* **THE PROBLEM**: Starting at the first line of the data below, write out each line exactly until you reach the line containing "return piece", and include that line too.

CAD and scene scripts
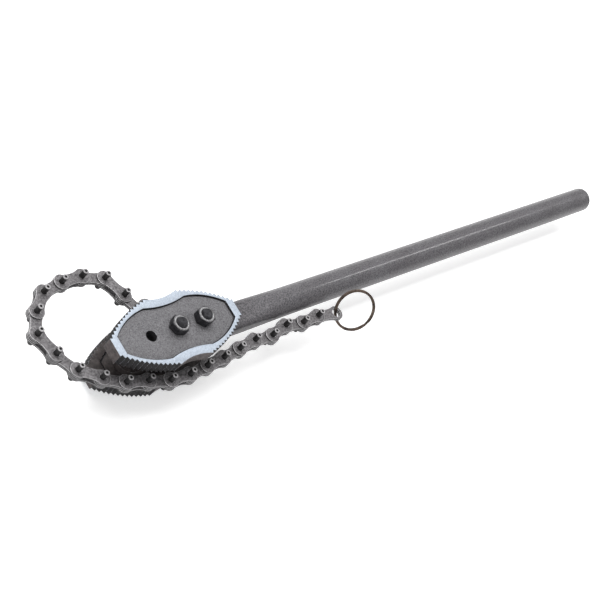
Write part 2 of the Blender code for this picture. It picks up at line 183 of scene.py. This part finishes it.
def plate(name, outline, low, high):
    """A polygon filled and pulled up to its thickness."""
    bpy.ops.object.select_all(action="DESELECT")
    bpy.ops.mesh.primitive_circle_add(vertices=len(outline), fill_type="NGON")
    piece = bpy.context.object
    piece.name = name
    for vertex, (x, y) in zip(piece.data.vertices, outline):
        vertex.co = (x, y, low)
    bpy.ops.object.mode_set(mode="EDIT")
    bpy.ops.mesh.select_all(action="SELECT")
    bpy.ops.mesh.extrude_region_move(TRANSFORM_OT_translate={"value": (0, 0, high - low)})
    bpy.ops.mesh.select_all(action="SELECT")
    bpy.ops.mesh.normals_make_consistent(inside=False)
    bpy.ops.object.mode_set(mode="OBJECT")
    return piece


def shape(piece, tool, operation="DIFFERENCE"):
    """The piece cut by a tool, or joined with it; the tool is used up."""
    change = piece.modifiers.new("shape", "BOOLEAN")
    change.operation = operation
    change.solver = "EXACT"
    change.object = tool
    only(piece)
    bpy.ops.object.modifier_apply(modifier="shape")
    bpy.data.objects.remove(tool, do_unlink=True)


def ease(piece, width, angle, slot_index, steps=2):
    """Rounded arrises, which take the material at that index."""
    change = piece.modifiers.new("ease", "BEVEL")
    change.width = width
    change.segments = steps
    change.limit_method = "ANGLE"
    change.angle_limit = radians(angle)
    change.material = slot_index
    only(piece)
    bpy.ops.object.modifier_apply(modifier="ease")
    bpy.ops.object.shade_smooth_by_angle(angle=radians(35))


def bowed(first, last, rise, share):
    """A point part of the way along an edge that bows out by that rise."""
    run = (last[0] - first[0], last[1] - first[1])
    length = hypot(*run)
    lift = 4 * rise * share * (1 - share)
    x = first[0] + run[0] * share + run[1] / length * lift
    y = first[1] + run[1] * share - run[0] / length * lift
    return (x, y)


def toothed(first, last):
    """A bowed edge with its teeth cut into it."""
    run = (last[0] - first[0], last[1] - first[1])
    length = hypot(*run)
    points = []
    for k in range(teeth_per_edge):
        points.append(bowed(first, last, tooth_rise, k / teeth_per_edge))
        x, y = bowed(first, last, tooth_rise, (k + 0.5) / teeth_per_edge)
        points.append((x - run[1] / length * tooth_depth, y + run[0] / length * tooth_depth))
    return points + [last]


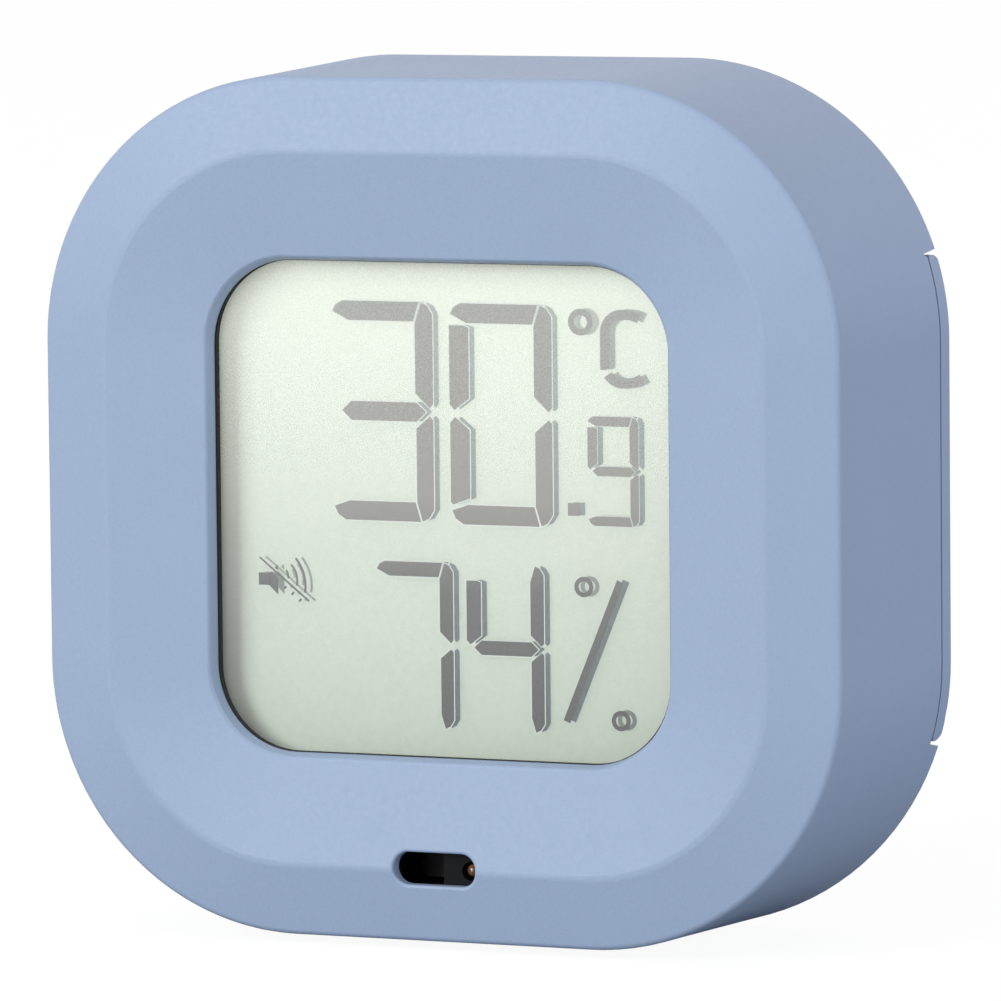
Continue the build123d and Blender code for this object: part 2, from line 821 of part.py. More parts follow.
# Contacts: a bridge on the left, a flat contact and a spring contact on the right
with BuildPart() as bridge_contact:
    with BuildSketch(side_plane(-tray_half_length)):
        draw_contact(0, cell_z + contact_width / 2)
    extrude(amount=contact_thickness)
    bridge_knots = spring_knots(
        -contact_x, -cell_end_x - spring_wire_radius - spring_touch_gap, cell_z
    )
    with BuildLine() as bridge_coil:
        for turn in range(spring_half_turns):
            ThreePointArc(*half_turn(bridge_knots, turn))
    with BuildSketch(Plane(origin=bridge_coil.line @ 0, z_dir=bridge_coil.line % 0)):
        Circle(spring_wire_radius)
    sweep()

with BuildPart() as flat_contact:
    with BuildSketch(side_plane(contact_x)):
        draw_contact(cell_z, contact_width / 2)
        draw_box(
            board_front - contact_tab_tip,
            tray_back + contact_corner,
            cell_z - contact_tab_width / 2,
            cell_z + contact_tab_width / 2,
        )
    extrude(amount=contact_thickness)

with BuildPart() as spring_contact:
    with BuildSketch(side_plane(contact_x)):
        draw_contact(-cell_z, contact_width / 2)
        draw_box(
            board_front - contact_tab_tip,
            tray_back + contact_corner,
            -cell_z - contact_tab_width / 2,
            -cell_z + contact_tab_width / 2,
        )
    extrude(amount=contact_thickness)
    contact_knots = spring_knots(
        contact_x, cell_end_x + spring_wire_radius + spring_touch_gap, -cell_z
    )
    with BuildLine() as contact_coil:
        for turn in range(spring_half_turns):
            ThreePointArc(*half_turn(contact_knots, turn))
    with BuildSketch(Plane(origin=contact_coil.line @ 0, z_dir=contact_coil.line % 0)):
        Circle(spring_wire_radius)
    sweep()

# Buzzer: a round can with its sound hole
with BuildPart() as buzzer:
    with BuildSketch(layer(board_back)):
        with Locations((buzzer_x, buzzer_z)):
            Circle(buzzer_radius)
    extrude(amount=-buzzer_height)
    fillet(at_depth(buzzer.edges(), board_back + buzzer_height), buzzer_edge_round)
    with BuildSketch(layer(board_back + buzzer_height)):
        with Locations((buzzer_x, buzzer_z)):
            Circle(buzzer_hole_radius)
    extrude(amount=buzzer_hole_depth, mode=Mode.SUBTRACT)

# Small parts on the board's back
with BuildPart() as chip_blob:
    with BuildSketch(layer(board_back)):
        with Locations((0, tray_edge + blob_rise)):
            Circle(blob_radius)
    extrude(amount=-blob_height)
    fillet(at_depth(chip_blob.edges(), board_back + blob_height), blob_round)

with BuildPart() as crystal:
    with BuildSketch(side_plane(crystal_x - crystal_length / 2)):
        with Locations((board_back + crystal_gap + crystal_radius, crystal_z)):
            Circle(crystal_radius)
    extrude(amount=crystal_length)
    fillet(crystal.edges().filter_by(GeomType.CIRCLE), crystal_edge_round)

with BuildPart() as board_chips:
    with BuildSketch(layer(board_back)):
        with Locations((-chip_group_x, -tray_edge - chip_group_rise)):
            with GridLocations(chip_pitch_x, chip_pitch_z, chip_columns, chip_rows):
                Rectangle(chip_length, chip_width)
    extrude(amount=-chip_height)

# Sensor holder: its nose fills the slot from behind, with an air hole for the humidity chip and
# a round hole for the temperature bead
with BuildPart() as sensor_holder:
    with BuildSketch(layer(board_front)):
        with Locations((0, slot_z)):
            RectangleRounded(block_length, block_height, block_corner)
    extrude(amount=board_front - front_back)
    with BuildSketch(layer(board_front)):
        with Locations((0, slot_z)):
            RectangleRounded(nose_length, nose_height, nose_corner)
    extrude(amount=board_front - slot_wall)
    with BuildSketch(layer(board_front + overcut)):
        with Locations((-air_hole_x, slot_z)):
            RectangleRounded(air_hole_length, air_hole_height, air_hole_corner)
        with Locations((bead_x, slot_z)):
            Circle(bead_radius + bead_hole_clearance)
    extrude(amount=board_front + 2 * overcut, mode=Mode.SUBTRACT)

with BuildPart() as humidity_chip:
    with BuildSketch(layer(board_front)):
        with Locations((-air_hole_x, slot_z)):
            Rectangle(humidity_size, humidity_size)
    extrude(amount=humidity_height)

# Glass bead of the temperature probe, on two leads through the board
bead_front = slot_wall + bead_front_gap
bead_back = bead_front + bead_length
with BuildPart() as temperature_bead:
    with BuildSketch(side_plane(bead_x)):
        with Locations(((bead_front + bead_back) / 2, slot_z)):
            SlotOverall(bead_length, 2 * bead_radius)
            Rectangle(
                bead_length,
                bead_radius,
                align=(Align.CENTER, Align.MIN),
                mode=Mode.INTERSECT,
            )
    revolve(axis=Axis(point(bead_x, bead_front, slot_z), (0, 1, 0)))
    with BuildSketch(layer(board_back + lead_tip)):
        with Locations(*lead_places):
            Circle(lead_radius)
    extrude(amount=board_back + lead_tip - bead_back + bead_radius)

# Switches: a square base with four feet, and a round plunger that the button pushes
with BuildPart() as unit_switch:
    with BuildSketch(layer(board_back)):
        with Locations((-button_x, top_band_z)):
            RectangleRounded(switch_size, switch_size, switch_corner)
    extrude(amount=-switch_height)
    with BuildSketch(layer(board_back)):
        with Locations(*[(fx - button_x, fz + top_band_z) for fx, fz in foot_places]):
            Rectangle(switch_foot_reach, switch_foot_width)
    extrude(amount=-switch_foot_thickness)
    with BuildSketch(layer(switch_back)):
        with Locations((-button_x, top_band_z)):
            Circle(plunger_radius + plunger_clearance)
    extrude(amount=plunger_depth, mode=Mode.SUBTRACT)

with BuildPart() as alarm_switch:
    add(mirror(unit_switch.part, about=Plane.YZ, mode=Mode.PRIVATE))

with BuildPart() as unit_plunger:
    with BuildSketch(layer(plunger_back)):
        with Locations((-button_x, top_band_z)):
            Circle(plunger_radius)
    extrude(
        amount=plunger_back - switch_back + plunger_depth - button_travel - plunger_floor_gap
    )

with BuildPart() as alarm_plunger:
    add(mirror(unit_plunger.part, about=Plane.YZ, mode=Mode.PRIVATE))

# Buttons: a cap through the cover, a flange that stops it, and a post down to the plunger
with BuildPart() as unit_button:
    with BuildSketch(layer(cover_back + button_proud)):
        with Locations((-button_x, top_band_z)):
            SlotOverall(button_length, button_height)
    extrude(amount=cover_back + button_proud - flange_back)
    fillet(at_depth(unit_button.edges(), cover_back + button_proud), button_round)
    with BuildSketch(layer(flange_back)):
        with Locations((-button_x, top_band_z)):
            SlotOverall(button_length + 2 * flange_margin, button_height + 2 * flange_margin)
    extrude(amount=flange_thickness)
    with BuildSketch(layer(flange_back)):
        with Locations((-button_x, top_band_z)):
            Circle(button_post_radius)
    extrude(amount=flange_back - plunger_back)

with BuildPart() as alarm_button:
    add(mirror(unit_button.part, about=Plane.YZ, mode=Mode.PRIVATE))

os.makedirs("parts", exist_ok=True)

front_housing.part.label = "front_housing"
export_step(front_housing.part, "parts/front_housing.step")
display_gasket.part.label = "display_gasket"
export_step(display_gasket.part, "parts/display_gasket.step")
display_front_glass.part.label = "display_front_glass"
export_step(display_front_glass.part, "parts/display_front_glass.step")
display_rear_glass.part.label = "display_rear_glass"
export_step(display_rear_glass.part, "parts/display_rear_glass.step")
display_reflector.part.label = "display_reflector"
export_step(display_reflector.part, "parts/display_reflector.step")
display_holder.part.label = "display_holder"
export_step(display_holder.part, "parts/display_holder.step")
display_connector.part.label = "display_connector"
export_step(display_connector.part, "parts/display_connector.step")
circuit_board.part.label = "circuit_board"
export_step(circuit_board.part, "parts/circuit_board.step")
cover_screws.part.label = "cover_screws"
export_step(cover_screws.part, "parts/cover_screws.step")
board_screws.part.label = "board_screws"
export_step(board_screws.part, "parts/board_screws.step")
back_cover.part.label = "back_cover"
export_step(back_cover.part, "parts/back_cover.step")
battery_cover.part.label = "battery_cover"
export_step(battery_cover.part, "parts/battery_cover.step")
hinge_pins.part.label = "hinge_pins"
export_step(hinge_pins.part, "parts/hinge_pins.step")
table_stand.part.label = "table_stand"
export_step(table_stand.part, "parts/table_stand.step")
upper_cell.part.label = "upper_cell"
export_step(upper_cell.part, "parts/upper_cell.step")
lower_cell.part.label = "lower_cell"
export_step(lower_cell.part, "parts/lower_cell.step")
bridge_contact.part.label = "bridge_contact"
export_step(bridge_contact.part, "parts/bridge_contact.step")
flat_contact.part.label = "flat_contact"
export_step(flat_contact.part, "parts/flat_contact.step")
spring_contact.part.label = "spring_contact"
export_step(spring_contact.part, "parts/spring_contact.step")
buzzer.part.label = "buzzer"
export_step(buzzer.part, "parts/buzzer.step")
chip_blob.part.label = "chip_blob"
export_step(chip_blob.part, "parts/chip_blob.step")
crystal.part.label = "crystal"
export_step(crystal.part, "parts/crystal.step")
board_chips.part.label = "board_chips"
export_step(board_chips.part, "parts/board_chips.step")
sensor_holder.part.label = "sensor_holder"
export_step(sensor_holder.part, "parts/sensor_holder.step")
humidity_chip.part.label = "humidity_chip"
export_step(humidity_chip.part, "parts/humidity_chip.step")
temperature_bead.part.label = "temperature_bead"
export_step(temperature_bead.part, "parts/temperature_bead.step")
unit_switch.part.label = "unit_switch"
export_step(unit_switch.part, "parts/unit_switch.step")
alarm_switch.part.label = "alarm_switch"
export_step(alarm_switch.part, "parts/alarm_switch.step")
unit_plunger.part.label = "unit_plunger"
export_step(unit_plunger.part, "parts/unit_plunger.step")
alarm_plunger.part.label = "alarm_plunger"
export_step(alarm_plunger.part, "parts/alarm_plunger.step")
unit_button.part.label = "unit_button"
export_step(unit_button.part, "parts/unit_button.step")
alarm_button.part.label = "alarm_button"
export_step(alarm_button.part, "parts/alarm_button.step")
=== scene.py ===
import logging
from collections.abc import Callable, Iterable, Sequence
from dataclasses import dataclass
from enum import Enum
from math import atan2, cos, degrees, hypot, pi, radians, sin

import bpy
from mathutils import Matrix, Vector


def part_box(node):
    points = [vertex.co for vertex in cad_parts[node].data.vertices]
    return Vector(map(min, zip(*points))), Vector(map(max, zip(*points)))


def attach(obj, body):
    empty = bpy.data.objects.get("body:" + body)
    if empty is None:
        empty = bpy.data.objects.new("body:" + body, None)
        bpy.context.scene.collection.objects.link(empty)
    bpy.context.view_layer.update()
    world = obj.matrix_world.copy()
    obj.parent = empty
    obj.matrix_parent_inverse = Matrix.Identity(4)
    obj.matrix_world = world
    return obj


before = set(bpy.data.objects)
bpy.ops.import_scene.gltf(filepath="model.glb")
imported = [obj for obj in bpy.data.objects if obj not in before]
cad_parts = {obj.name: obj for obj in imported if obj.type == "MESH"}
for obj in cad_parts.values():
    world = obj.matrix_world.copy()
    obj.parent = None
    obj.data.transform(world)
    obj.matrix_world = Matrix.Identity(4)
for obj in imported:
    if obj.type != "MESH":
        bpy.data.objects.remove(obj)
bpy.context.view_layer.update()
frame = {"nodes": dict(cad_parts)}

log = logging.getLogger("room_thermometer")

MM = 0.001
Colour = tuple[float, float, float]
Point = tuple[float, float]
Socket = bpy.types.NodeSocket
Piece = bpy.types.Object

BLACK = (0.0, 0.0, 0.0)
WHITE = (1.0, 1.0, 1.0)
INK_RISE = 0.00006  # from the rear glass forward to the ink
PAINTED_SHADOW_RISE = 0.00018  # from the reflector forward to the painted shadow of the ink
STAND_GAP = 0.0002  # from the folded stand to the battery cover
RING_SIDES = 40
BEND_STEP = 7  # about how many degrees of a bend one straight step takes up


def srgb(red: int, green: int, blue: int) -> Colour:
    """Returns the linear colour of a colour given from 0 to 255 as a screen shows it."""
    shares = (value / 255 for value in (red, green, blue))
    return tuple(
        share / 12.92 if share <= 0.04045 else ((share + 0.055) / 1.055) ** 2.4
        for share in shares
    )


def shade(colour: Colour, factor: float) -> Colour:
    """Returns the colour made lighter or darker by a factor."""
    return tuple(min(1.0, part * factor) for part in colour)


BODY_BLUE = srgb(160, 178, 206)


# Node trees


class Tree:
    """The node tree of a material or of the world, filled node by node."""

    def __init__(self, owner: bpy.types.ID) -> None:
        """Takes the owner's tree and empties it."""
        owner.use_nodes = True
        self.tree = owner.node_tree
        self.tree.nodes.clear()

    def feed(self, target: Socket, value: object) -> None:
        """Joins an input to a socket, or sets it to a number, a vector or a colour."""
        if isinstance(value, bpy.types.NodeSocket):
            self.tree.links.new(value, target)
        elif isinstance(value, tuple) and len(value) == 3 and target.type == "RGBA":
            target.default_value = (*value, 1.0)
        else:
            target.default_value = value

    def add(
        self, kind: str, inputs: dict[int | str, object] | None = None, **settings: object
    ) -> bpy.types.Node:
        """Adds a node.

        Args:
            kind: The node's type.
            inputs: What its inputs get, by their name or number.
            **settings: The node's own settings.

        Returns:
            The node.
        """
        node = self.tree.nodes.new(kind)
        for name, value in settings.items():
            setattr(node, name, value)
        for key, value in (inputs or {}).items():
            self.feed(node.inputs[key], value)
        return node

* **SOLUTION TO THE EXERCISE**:
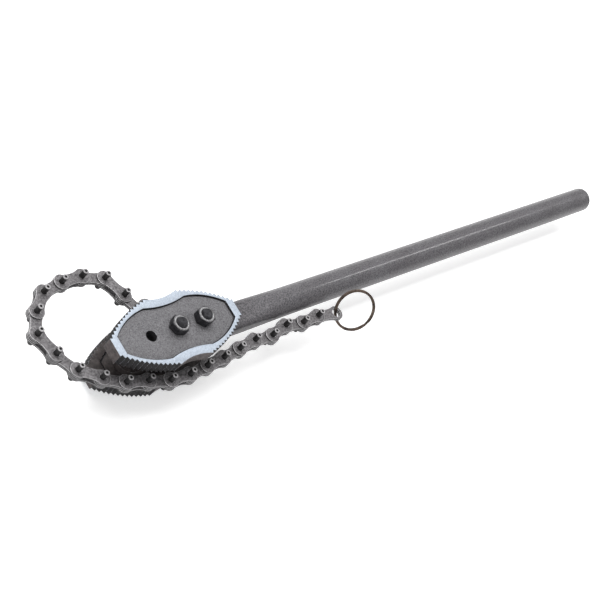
Write part 2 of the Blender code for this picture. It picks up at line 183 of scene.py. This part finishes it.
def plate(name, outline, low, high):
    """A polygon filled and pulled up to its thickness."""
    bpy.ops.object.select_all(action="DESELECT")
    bpy.ops.mesh.primitive_circle_add(vertices=len(outline), fill_type="NGON")
    piece = bpy.context.object
    piece.name = name
    for vertex, (x, y) in zip(piece.data.vertices, outline):
        vertex.co = (x, y, low)
    bpy.ops.object.mode_set(mode="EDIT")
    bpy.ops.mesh.select_all(action="SELECT")
    bpy.ops.mesh.extrude_region_move(TRANSFORM_OT_translate={"value": (0, 0, high - low)})
    bpy.ops.mesh.select_all(action="SELECT")
    bpy.ops.mesh.normals_make_consistent(inside=False)
    bpy.ops.object.mode_set(mode="OBJECT")
    return piece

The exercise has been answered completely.